[START Provided records]

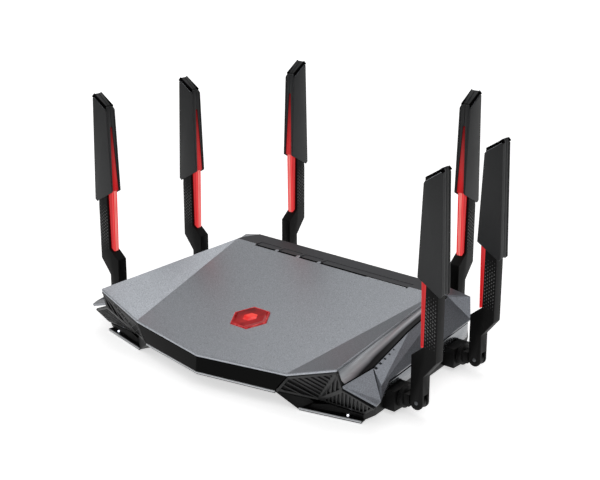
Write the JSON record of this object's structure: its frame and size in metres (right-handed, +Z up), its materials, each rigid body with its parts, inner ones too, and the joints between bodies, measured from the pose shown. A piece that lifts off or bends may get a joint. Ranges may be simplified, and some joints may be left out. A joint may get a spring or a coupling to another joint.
{
  "type": "wireless router",
  "caption": "Low faceted wireless router with a sloping metal-finish top plate, sharp side wings and folding blade antennas along its sides and back.",
  "frame": {"origin": "on the surface it stands on, at the middle of the whole object's plan box", "axes": "+Z up, front towards -Y, +X to the right seen from the front"},
  "size_m": [0.3242, 0.2142, 0.1872],
  "materials": {
    "antenna_cap": "matt moulded",
    "antenna_core": "textured moulded",
    "red_light": "translucent, lit from inside",
    "pin_steel": "turned",
    "metal_finish": "satin metallic",
    "dark_metal_finish": "brushed metallic",
    "gloss_black": "piano gloss",
    "deck_grey": "matt moulded",
    "case_black": "fine texture",
    "button_black": "fine texture",
    "clear_plastic": "clear",
    "white_light": "lit dot",
    "board": "solder resist",
    "tin_plate": "tin plated",
    "aluminium": "extruded",
    "rubber": "soft",
    "black_plastic": "moulded"
  },
  "bodies": {
    "case": {"badge_lens": "red_light", "badge_light_guide": "clear_plastic", "bottom_tray": "case_black", "button_switches": "black_plastic", "case_screws": "pin_steel", "circuit_board": "board", "ethernet_jacks": "tin_plate", "front_apron": "gloss_black", "heat_sink": "aluminium", "left_corner_grille": "case_black", "left_groove_strip": "dark_metal_finish", "left_side_skirt": "gloss_black", "left_wing": "metal_finish", "power_inlet": "black_plastic", "rear_deck": "deck_grey", "rear_port_panel": "case_black", "right_corner_grille": "case_black", "right_groove_strip": "dark_metal_finish", "right_side_skirt": "gloss_black", "right_wing": "metal_finish", "rubber_feet": "rubber", "shield_cans": "tin_plate", "status_lights": "white_light", "top_case": "case_black", "top_plate": "metal_finish", "usb_port": "tin_plate"},
    "right_front_swivel": {"right_front_swivel": "antenna_core"},
    "right_front_antenna": {"right_front_antenna_core": "antenna_core", "right_front_antenna_cap": "antenna_cap", "right_front_light_pipe": "red_light", "right_front_hinge_pin": "pin_steel"},
    "right_rear_swivel": {"right_rear_swivel": "antenna_core"},
    "right_rear_antenna": {"right_rear_antenna_core": "antenna_core", "right_rear_antenna_cap": "antenna_cap", "right_rear_light_pipe": "red_light", "right_rear_hinge_pin": "pin_steel"},
    "back_right_swivel": {"back_right_swivel": "antenna_core"},
    "back_right_antenna": {"back_right_antenna_core": "antenna_core", "back_right_antenna_cap": "antenna_cap", "back_right_light_pipe": "red_light", "back_right_hinge_pin": "pin_steel"},
    "back_left_swivel": {"back_left_swivel": "antenna_core"},
    "back_left_antenna": {"back_left_antenna_core": "antenna_core", "back_left_antenna_cap": "antenna_cap", "back_left_light_pipe": "red_light", "back_left_hinge_pin": "pin_steel"},
    "left_rear_swivel": {"left_rear_swivel": "antenna_core"},
    "left_rear_antenna": {"left_rear_antenna_core": "antenna_core", "left_rear_antenna_cap": "antenna_cap", "left_rear_light_pipe": "red_light", "left_rear_hinge_pin": "pin_steel"},
    "left_front_swivel": {"left_front_swivel": "antenna_core"},
    "left_front_antenna": {"left_front_antenna_core": "antenna_core", "left_front_antenna_cap": "antenna_cap", "left_front_light_pipe": "red_light", "left_front_hinge_pin": "pin_steel"},
    "power_button": {"power_button": "button_black"},
    "pairing_button": {"pairing_button": "button_black"},
    "light_button": {"light_button": "button_black"},
    "reset_button": {"reset_button": "button_black"}
  },
  "joints": [
    {"name": "right_front_turn", "type": "hinge", "parent": "case", "child": "right_front_swivel", "pos_m": [0.1444, -0.04465, 0.0118], "axis": [1, 0, 0], "range_deg": [-25, 90]},
    {"name": "right_front_fold", "type": "hinge", "parent": "right_front_swivel", "child": "right_front_antenna", "pos_m": [0.1444, -0.04465, 0.0118], "axis": [0, 1, 0], "range_deg": [0, 85]},
    {"name": "right_rear_turn", "type": "hinge", "parent": "case", "child": "right_rear_swivel", "pos_m": [0.1354, 0.03835, 0.0118], "axis": [1, 0, 0], "range_deg": [-90, 25]},
    {"name": "right_rear_fold", "type": "hinge", "parent": "right_rear_swivel", "child": "right_rear_antenna", "pos_m": [0.1354, 0.03835, 0.0118], "axis": [0, 1, 0], "range_deg": [0, 85]},
    {"name": "back_right_turn", "type": "hinge", "parent": "case", "child": "back_right_swivel", "pos_m": [0.0828, 0.08935, 0.0235], "axis": [0, 1, 0], "range_deg": [-25, 90]},
    {"name": "back_right_fold", "type": "hinge", "parent": "back_right_swivel", "child": "back_right_antenna", "pos_m": [0.0828, 0.08935, 0.0235], "axis": [-1, 0, 0], "range_deg": [0, 90]},
    {"name": "back_left_turn", "type": "hinge", "parent": "case", "child": "back_left_swivel", "pos_m": [-0.0828, 0.08935, 0.0235], "axis": [0, -1, 0], "range_deg": [-25, 90]},
    {"name": "back_left_fold", "type": "hinge", "parent": "back_left_swivel", "child": "back_left_antenna", "pos_m": [-0.0828, 0.08935, 0.0235], "axis": [-1, 0, 0], "range_deg": [0, 90]},
    {"name": "left_rear_turn", "type": "hinge", "parent": "case", "child": "left_rear_swivel", "pos_m": [-0.1354, 0.03835, 0.0118], "axis": [1, 0, 0], "range_deg": [-90, 25]},
    {"name": "left_rear_fold", "type": "hinge", "parent": "left_rear_swivel", "child": "left_rear_antenna", "pos_m": [-0.1354, 0.03835, 0.0118], "axis": [0, -1, 0], "range_deg": [0, 85]},
    {"name": "left_front_turn", "type": "hinge", "parent": "case", "child": "left_front_swivel", "pos_m": [-0.1444, -0.04465, 0.0118], "axis": [1, 0, 0], "range_deg": [-25, 90]},
    {"name": "left_front_fold", "type": "hinge", "parent": "left_front_swivel", "child": "left_front_antenna", "pos_m": [-0.1444, -0.04465, 0.0118], "axis": [0, -1, 0], "range_deg": [0, 85]},
    {"name": "power_button_press", "type": "slide", "parent": "case", "child": "power_button", "axis": [0, -1, 0], "range_m": [0, 0.002], "stiffness_N_per_m": 600, "springref_m": -0.0005},
    {"name": "pairing_button_press", "type": "slide", "parent": "case", "child": "pairing_button", "axis": [0, -1, 0], "range_m": [0, 0.0008], "stiffness_N_per_m": 600, "springref_m": -0.0005},
    {"name": "light_button_press", "type": "slide", "parent": "case", "child": "light_button", "axis": [0, -1, 0], "range_m": [0, 0.0008], "stiffness_N_per_m": 600, "springref_m": -0.0005},
    {"name": "reset_button_press", "type": "slide", "parent": "case", "child": "reset_button", "axis": [0, -1, 0], "range_m": [0, 0.0005], "stiffness_N_per_m": 600, "springref_m": -0.0005}
  ]
}
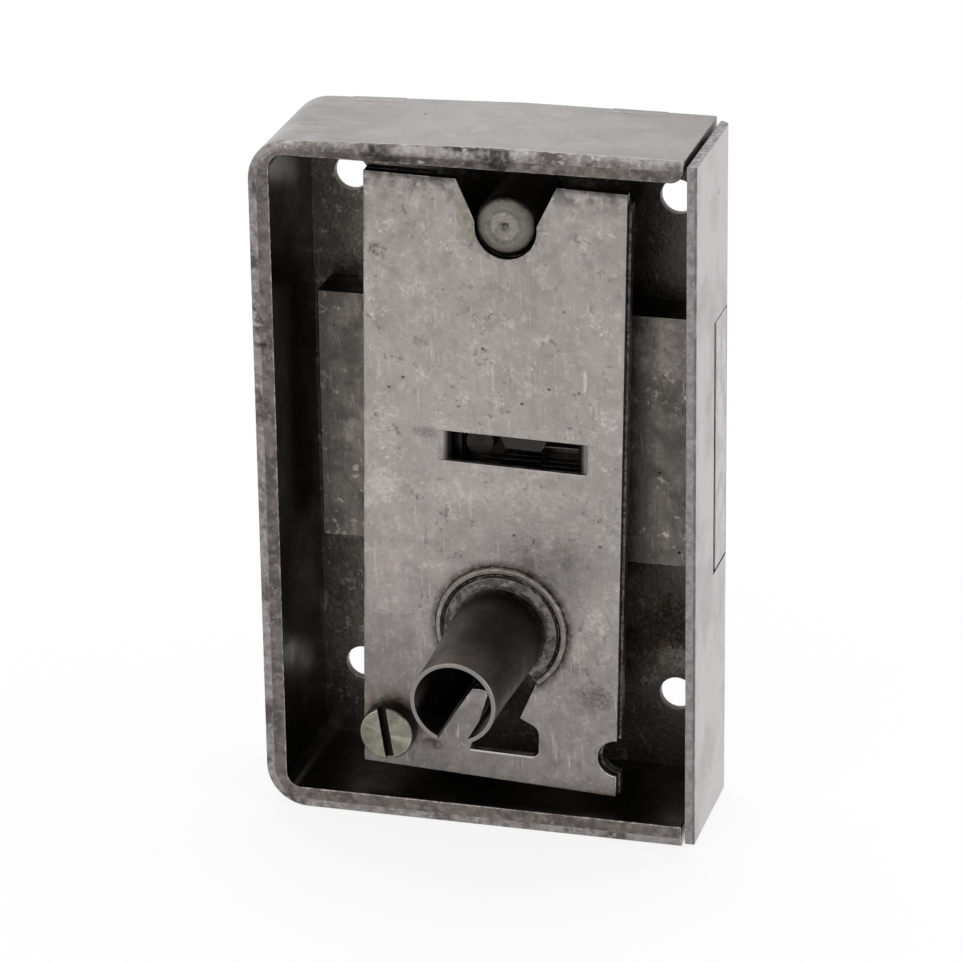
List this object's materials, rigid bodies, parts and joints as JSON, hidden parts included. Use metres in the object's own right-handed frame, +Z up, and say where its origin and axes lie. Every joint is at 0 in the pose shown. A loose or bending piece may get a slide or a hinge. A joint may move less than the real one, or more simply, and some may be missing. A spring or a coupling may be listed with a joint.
{
  "type": "cabinet lock",
  "caption": "Surface cabinet lock with a sliding dead bolt, sprung tumblers, a screwed cap plate and a slotted key tube on a shallow steel case.",
  "frame": {"origin": "on the key tube's axis, in the plane of the case rim that lies on the door", "axes": "+X towards the forend that the bolt slides out of, +Y away from the door into the case, +Z up along the case's height"},
  "size_m": [0.06, 0.0405, 0.0966],
  "materials": {
    "case_steel": "worn satin plating",
    "cover_steel": "mottled dull plating",
    "bolt_steel": "dark, speckled",
    "tube_steel": "worn satin plating",
    "fixing_steel": "worn plating",
    "tumbler_steel": "dull",
    "spring_steel": "dark"
  },
  "bodies": {
    "lock_case": {"back_plate": "case_steel", "cap_plate": "cover_steel", "cap_screw": "fixing_steel", "cap_stud": "fixing_steel", "cover_post_left": "fixing_steel", "cover_post_right": "fixing_steel", "guide_plate": "cover_steel", "key_tube": "tube_steel", "rim": "case_steel", "screw_pillar": "fixing_steel", "tube_collar": "tube_steel", "tumbler_pivot": "fixing_steel"},
    "bolt_body": {"bolt": "bolt_steel", "bolt_stump": "bolt_steel"},
    "tumbler_body_1": {"tumbler_1": "tumbler_steel", "tumbler_spring_1": "spring_steel"},
    "tumbler_body_2": {"tumbler_2": "tumbler_steel", "tumbler_spring_2": "spring_steel"},
    "tumbler_body_3": {"tumbler_3": "tumbler_steel", "tumbler_spring_3": "spring_steel"}
  },
  "joints": [
    {"name": "bolt_throw", "type": "slide", "parent": "lock_case", "child": "bolt_body", "axis": [1, 0, 0], "range_m": [0, 0.011]},
    {"name": "tumbler_lift_1", "type": "hinge", "parent": "lock_case", "child": "tumbler_body_1", "pos_m": [0.013, 0.009, 0.0257], "axis": [0, 1, 0], "range_deg": [-4.5, 5], "stiffness_Nm_per_rad": 0.05, "springref_deg": -11.46, "deforming": ["tumbler_spring_1"]},
    {"name": "tumbler_lift_2", "type": "hinge", "parent": "lock_case", "child": "tumbler_body_2", "pos_m": [0.013, 0.009, 0.0257], "axis": [0, 1, 0], "range_deg": [-4.5, 5], "stiffness_Nm_per_rad": 0.05, "springref_deg": -11.46, "deforming": ["tumbler_spring_2"]},
    {"name": "tumbler_lift_3", "type": "hinge", "parent": "lock_case", "child": "tumbler_body_3", "pos_m": [0.013, 0.009, 0.0257], "axis": [0, 1, 0], "range_deg": [-4.5, 5], "stiffness_Nm_per_rad": 0.05, "springref_deg": -11.46, "deforming": ["tumbler_spring_3"]}
  ]
}
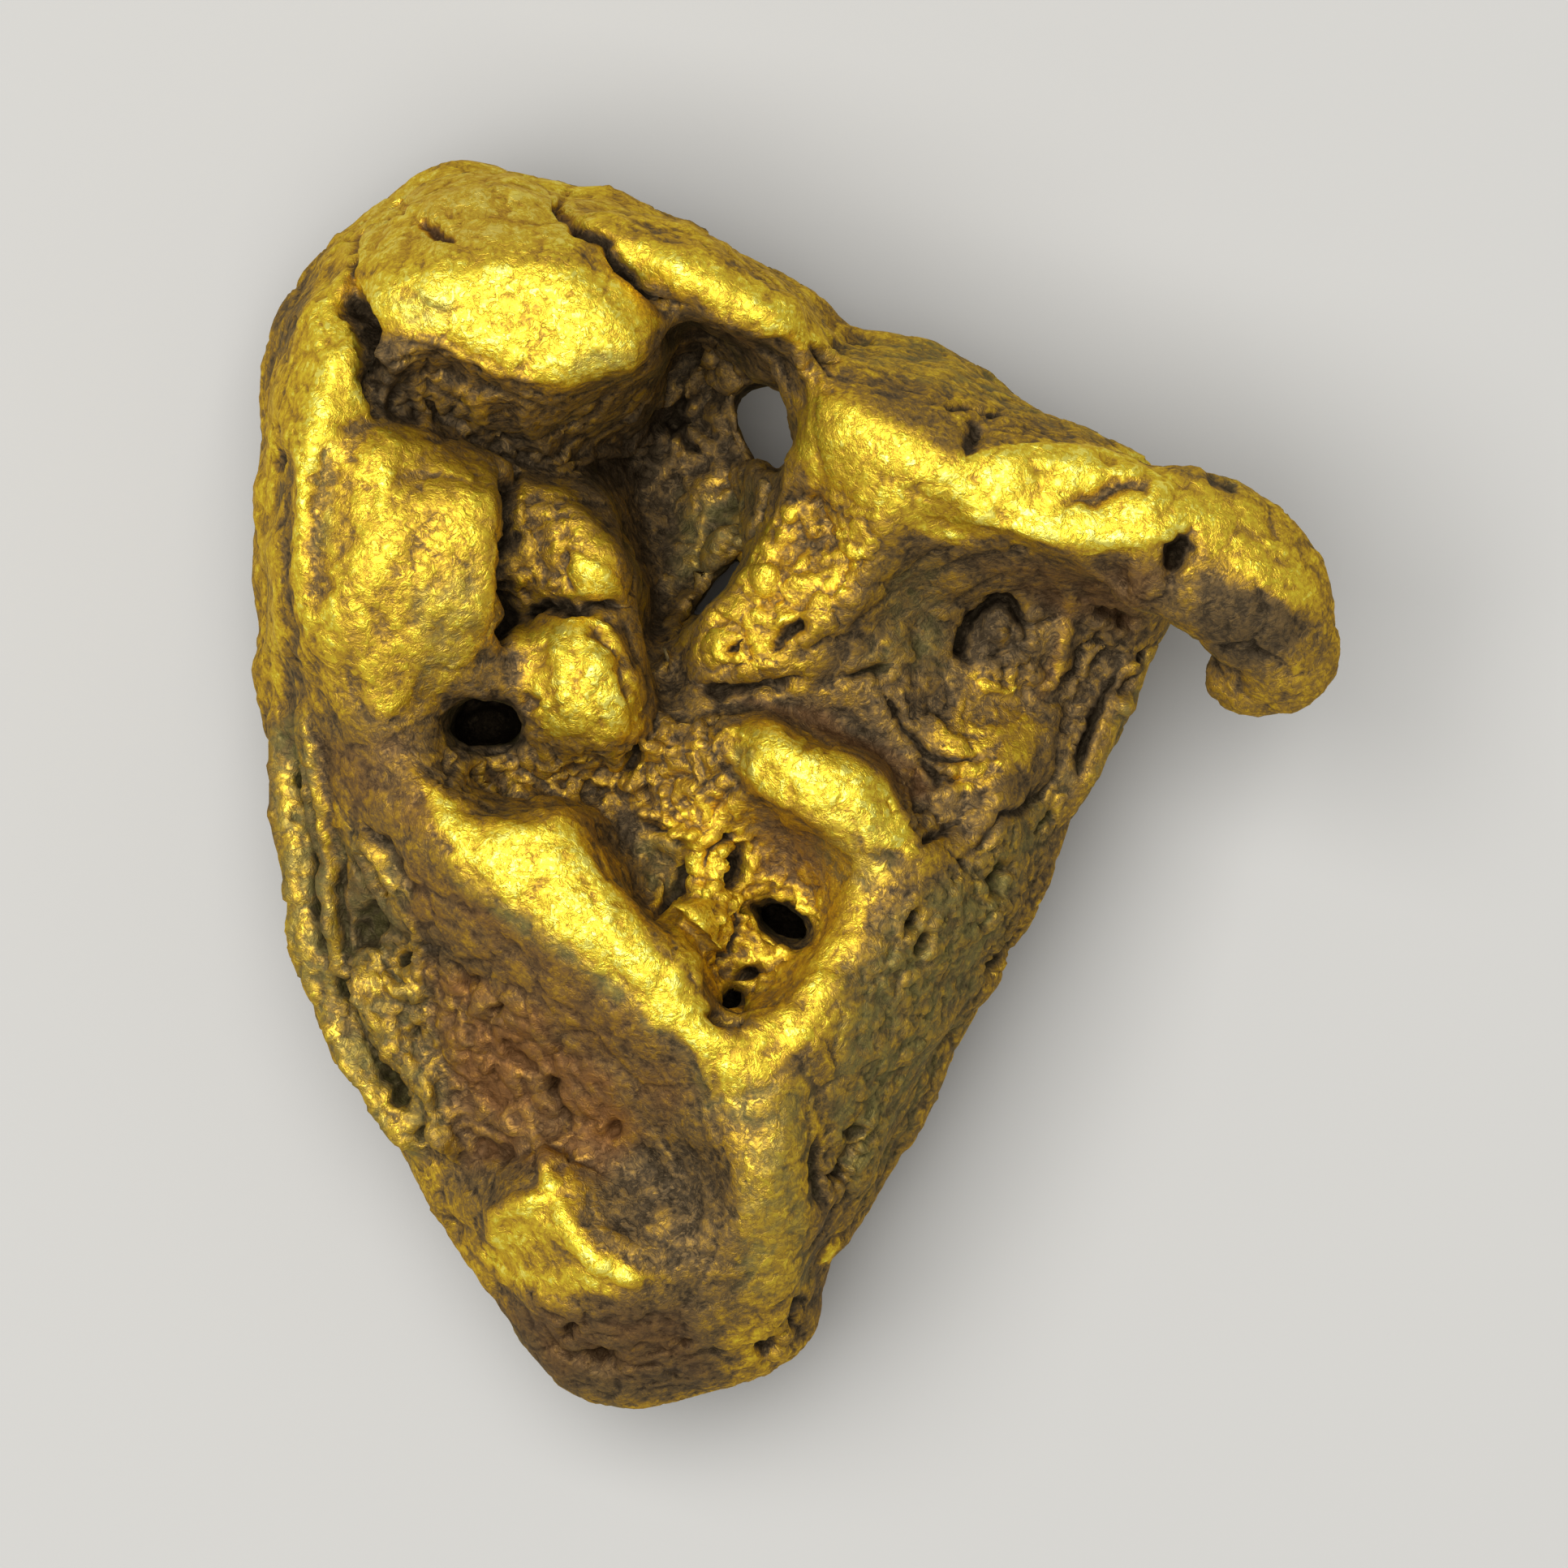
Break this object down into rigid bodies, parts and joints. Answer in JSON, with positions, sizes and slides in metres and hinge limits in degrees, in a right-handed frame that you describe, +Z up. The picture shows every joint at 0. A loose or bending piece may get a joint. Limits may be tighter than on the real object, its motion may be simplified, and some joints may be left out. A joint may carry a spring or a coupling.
{
  "type": "gold nugget",
  "caption": "Rugged natural gold nugget with a rounded crown, forked ridge, hooked arm, deep slotted cavity and small crater, lying on its back.",
  "frame": {"origin": "middle of the nugget's footprint box on the plane it rests on", "axes": "+Z up from the rest plane, +Y towards the rounded crown, +X towards the hooked arm"},
  "size_m": [0.019, 0.0218, 0.0101],
  "materials": {
    "gold": "rough native gold, bright on the crests, dull brown and olive in the hollows"
  },
  "bodies": {
    "root": {"nugget": "gold"}
  },
  "joints": []
}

[END Provided records]

The problem
Return exactly the lines from the one containing "Break this object" to the last line of the data, and nothing more.

Task solution
Break this object down into rigid bodies, parts and joints. Answer in JSON, with positions, sizes and slides in metres and hinge limits in degrees, in a right-handed frame that you describe, +Z up. The picture shows every joint at 0. A loose or bending piece may get a joint. Limits may be tighter than on the real object, its motion may be simplified, and some joints may be left out. A joint may carry a spring or a coupling.
{
  "type": "gold nugget",
  "caption": "Rugged natural gold nugget with a rounded crown, forked ridge, hooked arm, deep slotted cavity and small crater, lying on its back.",
  "frame": {"origin": "middle of the nugget's footprint box on the plane it rests on", "axes": "+Z up from the rest plane, +Y towards the rounded crown, +X towards the hooked arm"},
  "size_m": [0.019, 0.0218, 0.0101],
  "materials": {
    "gold": "rough native gold, bright on the crests, dull brown and olive in the hollows"
  },
  "bodies": {
    "root": {"nugget": "gold"}
  },
  "joints": []
}